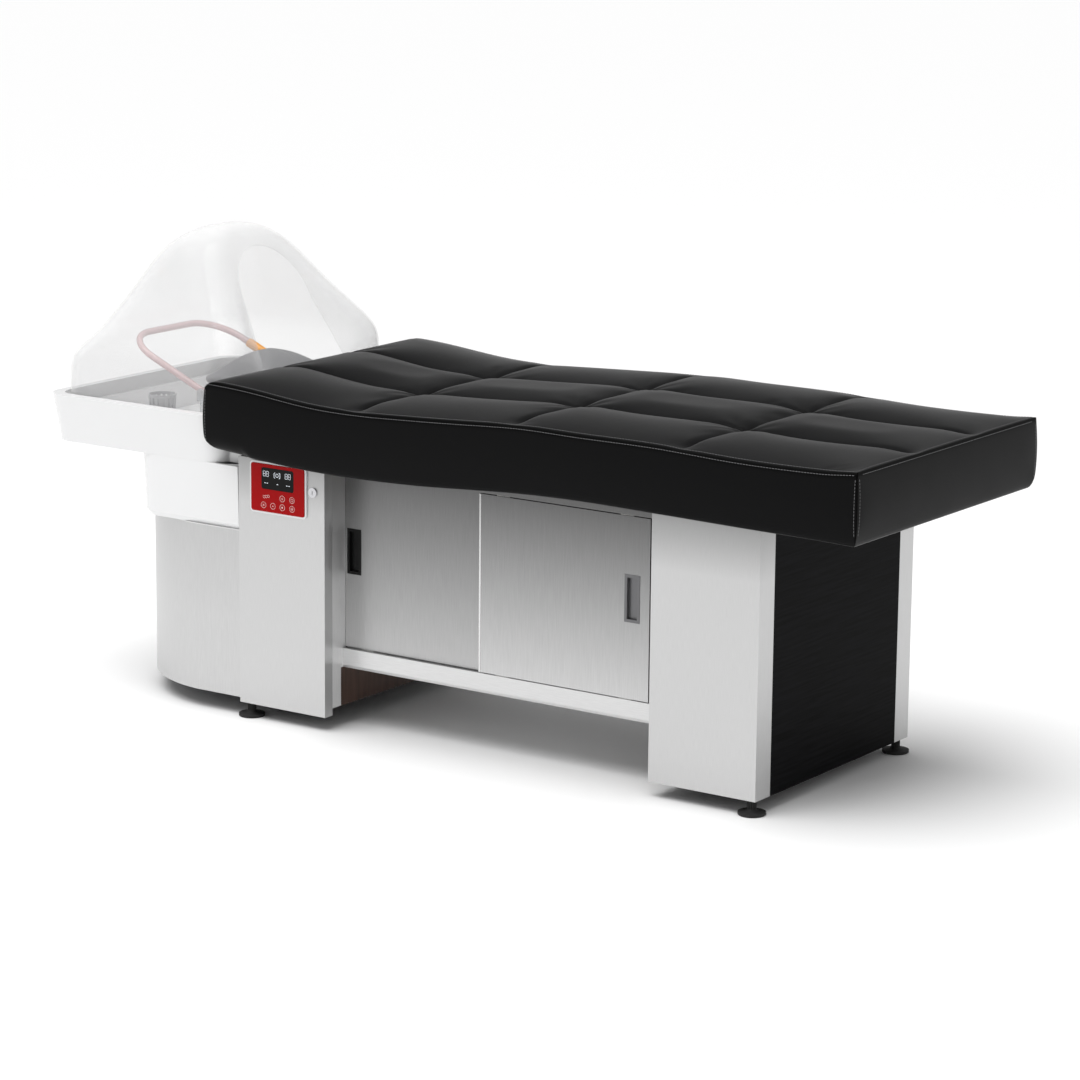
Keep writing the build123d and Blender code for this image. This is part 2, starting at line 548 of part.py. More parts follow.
# each station: place along the couch, then drop of the top edge, rise of the underside,
# crown and draw-in, as shares of the couch length, the thickness, the crown and the seam depth
STATION_SHARES = (
    (0.0, 0.0, 0.147, 0.35, 0.9),
    (0.045, 0.02, 0.073, 0.9, 0.3),
    (0.125, 0.073, 0.033, 1.0, 0.0),
    (0.25, 0.147, 0.013, 0.35, 1.0),
    (0.375, 0.09, 0.067, 1.0, 0.0),
    (0.5, 0.02, 0.135, 0.35, 1.0),
    (0.625, 0.04, 0.14, 1.0, 0.0),
    (0.75, 0.04, 0.135, 0.35, 1.0),
    (0.875, 0.067, 0.133, 1.0, 0.0),
    (0.955, 0.047, 0.12, 0.9, 0.3),
    (1.0, 0.027, 0.1, 0.35, 0.9),
)


def couch_section(along, drop, rise, crown, draw):
    """One cross section: three humps on top, bulging sides and a flat underside."""
    edge = COUCH_TOP - drop * COUCH_THICKNESS
    under = HEAD_TOP + CLEAR + rise * COUCH_THICKNESS
    side = COUCH_WIDTH / 2 - draw * COUCH_SEAM
    seam = side - COUCH_SIDE
    foot = side - COUCH_UNDERCUT
    row = COUCH_WIDTH * SEAM_ROWS_SHARE
    valley = edge + COUCH_SEAM * (1 - draw)
    peak = edge + crown * COUCH_CROWN
    middle = (edge + under) / 2
    outline = [
        Line((-foot, under), (foot, under)),
        ThreePointArc((foot, under), (side, middle), (seam, edge)),
        ThreePointArc((seam, edge), ((seam + row) / 2, peak), (row, valley)),
        ThreePointArc((row, valley), (0, peak), (-row, valley)),
        ThreePointArc((-row, valley), (-(seam + row) / 2, peak), (-seam, edge)),
        ThreePointArc((-seam, edge), (-side, middle), (-foot, under)),
    ]
    return Plane.YZ.offset(X_COUCH + along * COUCH_LENGTH) * make_face(outline)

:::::

**Given problem:** Return the material exactly as it stands.

**Solution:**
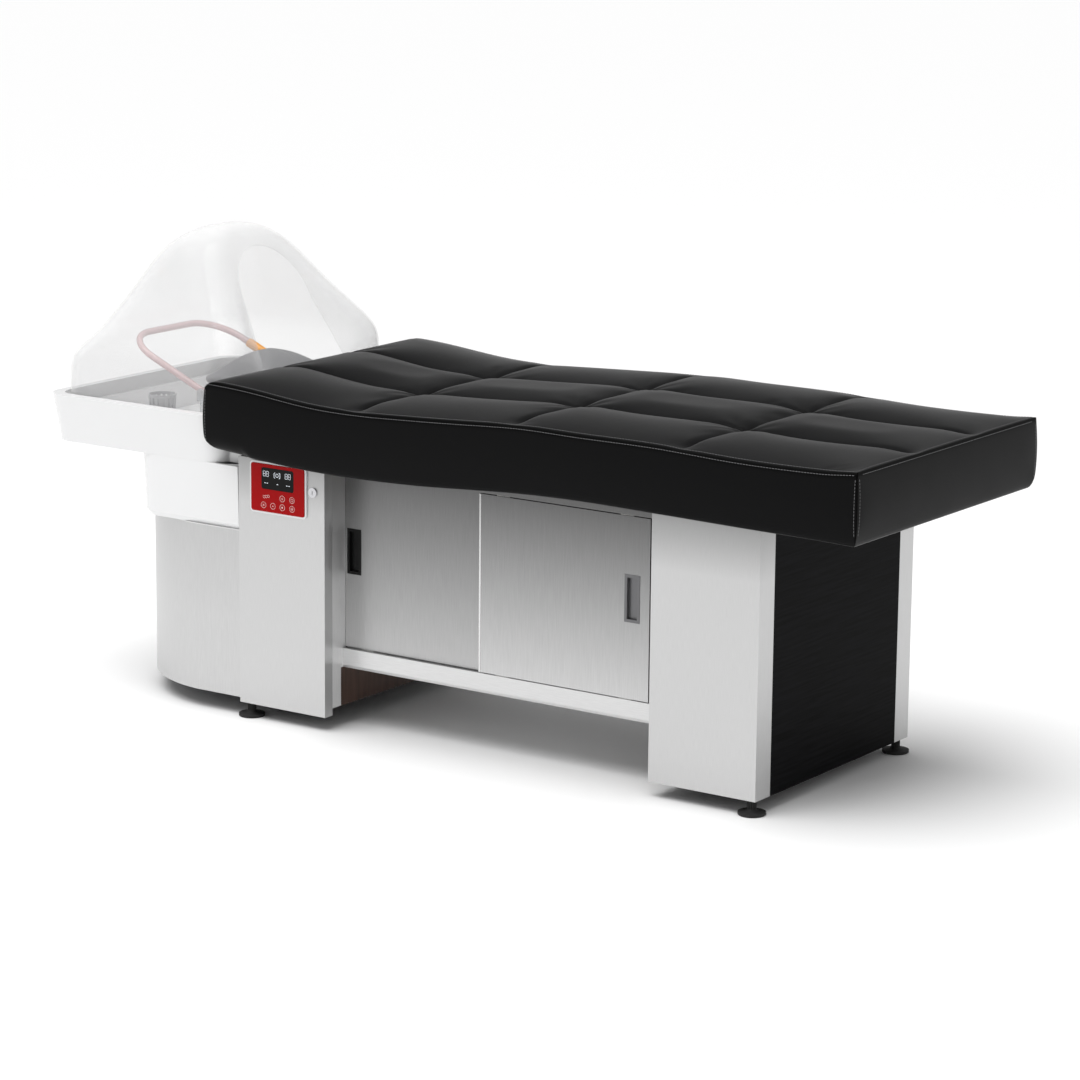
Keep writing the build123d and Blender code for this image. This is part 2, starting at line 548 of part.py. More parts follow.
# each station: place along the couch, then drop of the top edge, rise of the underside,
# crown and draw-in, as shares of the couch length, the thickness, the crown and the seam depth
STATION_SHARES = (
    (0.0, 0.0, 0.147, 0.35, 0.9),
    (0.045, 0.02, 0.073, 0.9, 0.3),
    (0.125, 0.073, 0.033, 1.0, 0.0),
    (0.25, 0.147, 0.013, 0.35, 1.0),
    (0.375, 0.09, 0.067, 1.0, 0.0),
    (0.5, 0.02, 0.135, 0.35, 1.0),
    (0.625, 0.04, 0.14, 1.0, 0.0),
    (0.75, 0.04, 0.135, 0.35, 1.0),
    (0.875, 0.067, 0.133, 1.0, 0.0),
    (0.955, 0.047, 0.12, 0.9, 0.3),
    (1.0, 0.027, 0.1, 0.35, 0.9),
)


def couch_section(along, drop, rise, crown, draw):
    """One cross section: three humps on top, bulging sides and a flat underside."""
    edge = COUCH_TOP - drop * COUCH_THICKNESS
    under = HEAD_TOP + CLEAR + rise * COUCH_THICKNESS
    side = COUCH_WIDTH / 2 - draw * COUCH_SEAM
    seam = side - COUCH_SIDE
    foot = side - COUCH_UNDERCUT
    row = COUCH_WIDTH * SEAM_ROWS_SHARE
    valley = edge + COUCH_SEAM * (1 - draw)
    peak = edge + crown * COUCH_CROWN
    middle = (edge + under) / 2
    outline = [
        Line((-foot, under), (foot, under)),
        ThreePointArc((foot, under), (side, middle), (seam, edge)),
        ThreePointArc((seam, edge), ((seam + row) / 2, peak), (row, valley)),
        ThreePointArc((row, valley), (0, peak), (-row, valley)),
        ThreePointArc((-row, valley), (-(seam + row) / 2, peak), (-seam, edge)),
        ThreePointArc((-seam, edge), (-side, middle), (-foot, under)),
    ]
    return Plane.YZ.offset(X_COUCH + along * COUCH_LENGTH) * make_face(outline)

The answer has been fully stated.